Labelers need clear rules to handle uncertainty.

Changing Environments

Roads evolve over time as new traffic patterns emerge, temporary signage appears, and local driving behaviors change. If labels do not adapt to these shifts, models end up learning outdated rules that no longer reflect real-world driving.

Accuracy Requirements and Error Tolerance

Not all labels carry the same risk. Autonomous systems need clear priorities.

High-Risk vs. Low-Risk Labels

Some mistakes matter more than others. High-risk labels include:

  • Pedestrians and cyclists
  • Lane boundaries near intersections
  • Traffic lights and stop signs

Lower-risk labels often include background objects or roadside clutter. Treat them differently in review depth.
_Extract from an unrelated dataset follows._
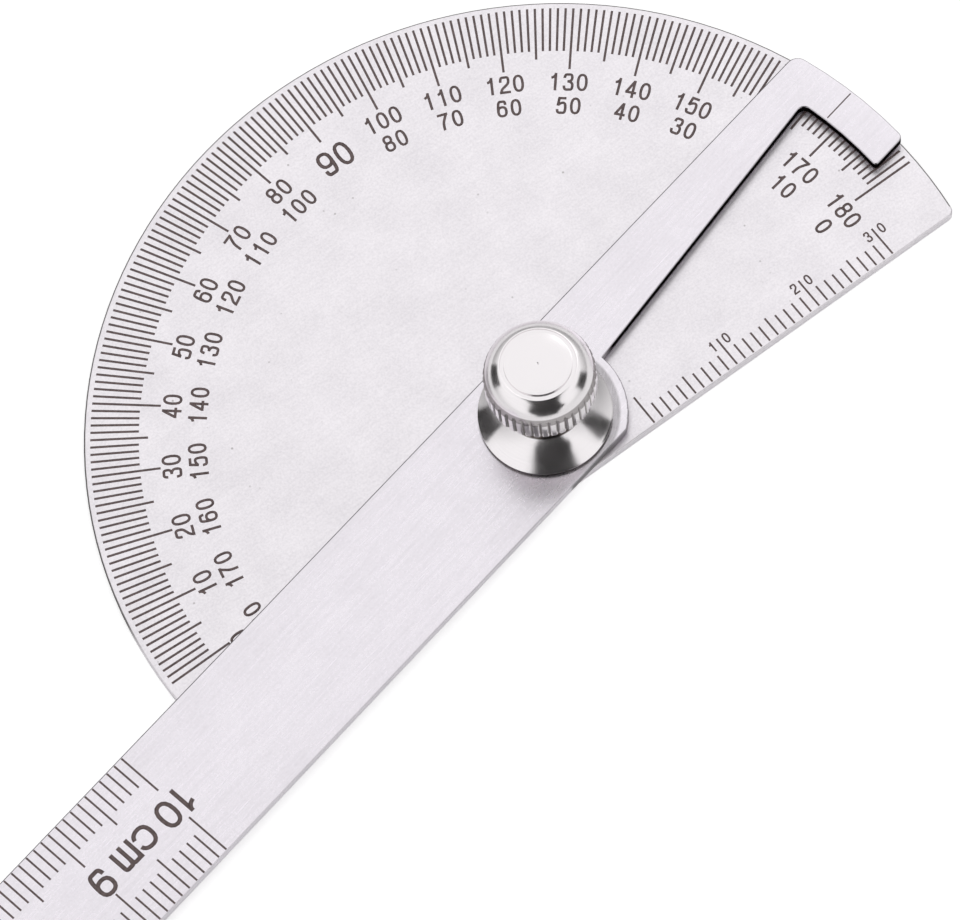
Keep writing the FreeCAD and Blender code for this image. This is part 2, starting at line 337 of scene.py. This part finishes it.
# Each figure's strokes: a form, and its points across and up, from 0 to 1 of the figure's size
figure_strokes = {
    "0": [(LOOP, [(0, 0), (1, 0), (1, 1), (0, 1)])],
    "1": [
        (BAR, [(0.62, 0), (0.62, 1)]),
        (CURVE, [(0.6, 0.98), (0.5, 0.8), (0.1, 0.76)]),
    ],
    "2": [
        (
            CURVE,
            [
                (0.02, 0.68), (0.02, 1), (0.5, 1), (0.98, 1),
                (0.98, 0.6), (0.6, 0.42), (0.05, 0.2), (0.02, 0),
            ],
        ),
        (BAR, [(0, 0), (1, 0)]),
    ],
    "3": [
        (CURVE, [(0.04, 0.76), (0.06, 1), (0.5, 1), (0.94, 1), (0.94, 0.54), (0.38, 0.54)]),
        (CURVE, [(0.38, 0.54), (1, 0.54), (1, 0), (0.5, 0), (0.02, 0), (0, 0.26)]),
    ],
    "4": [
        (BAR, [(0.74, 0), (0.74, 1)]),
        (CURVE, [(0.7, 1), (0, 0.3)]),
        (BAR, [(0, 0.27), (1, 0.27)]),
    ],
    "5": [
        (BAR, [(0.22, 1), (0.9, 1)]),
        (CURVE, [(0.2, 1), (0.06, 0.48)]),
        (CURVE, [(0.06, 0.5), (0.3, 0.66), (1, 0.72), (1, 0), (0.5, 0), (0.02, 0), (0, 0.24)]),
    ],
    "6": [
        (LOOP, [(0, 0), (1, 0), (1, 0.62), (0, 0.62)]),
        (CURVE, [(0, 0.31), (0, 1), (0.55, 1), (0.92, 1), (0.94, 0.76)]),
    ],
    "7": [
        (BAR, [(0, 1), (1, 1)]),
        (CURVE, [(1, 1), (0.55, 0.62), (0.34, 0.3), (0.32, -0.08)]),
    ],
    "8": [
        (LOOP, [(0.06, 0.54), (0.94, 0.54), (0.94, 1), (0.06, 1)]),
        (LOOP, [(0, 0), (1, 0), (1, 0.54), (0, 0.54)]),
    ],
    "9": [
        (LOOP, [(0, 0.38), (1, 0.38), (1, 1), (0, 1)]),
        (CURVE, [(1, 0.69), (1, 0), (0.45, 0), (0.08, 0), (0.06, 0.24)]),
    ],
    "c": [(CURVE, [(1, 0.7), (0.92, 1), (0, 1), (0, 0), (0.92, 0), (1, 0.3)])],
    "m": [
        (BAR, [(0, 0), (0, 1)]),
        (CURVE, [(0, 0.6), (0.02, 1), (0.25, 1), (0.5, 1), (0.5, 0.66), (0.5, -0.1)]),
        (CURVE, [(0.5, 0.6), (0.52, 1), (0.75, 1), (1, 1), (1, 0.66), (1, -0.1)]),
    ],
}
ETCHED_DEPTH = 0.03 * MM
ETCHED_RISE = 0.004 * MM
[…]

Setting Error Thresholds by Class

One accuracy target does not fit all. Good practice looks like this:

  • Tighter thresholds for safety-critical classes
  • Deeper review on scenes near the vehicle path
  • Lighter checks on static background labels

This focuses effort where outcomes matter most.

Why Over-Labeling Causes Problems

Adding detail can feel like a safer choice, but it often backfires. Too many classes slow agreement between labelers, increase disagreement rates, and extend review cycles. In practice, simple and clearly defined classes outperform complex taxonomies.

How Teams Define “Good Enough”

Use practical signals. Ask:

  • Would this error change vehicle behavior?
  • Could it affect braking or steering?
  • Would it fail a safety review?

If the answer is yes, raise the bar for that label.

Final Thoughts

Data annotation sits at the center of autonomous vehicle development. Models only react as well as the labels that define the road, the objects on it, and the rules that govern motion.

Teams that treat annotation as a safety system move faster with fewer surprises. Clear priorities, strong review, and the right mix of people and tools keep autonomous driving models ready for real roads.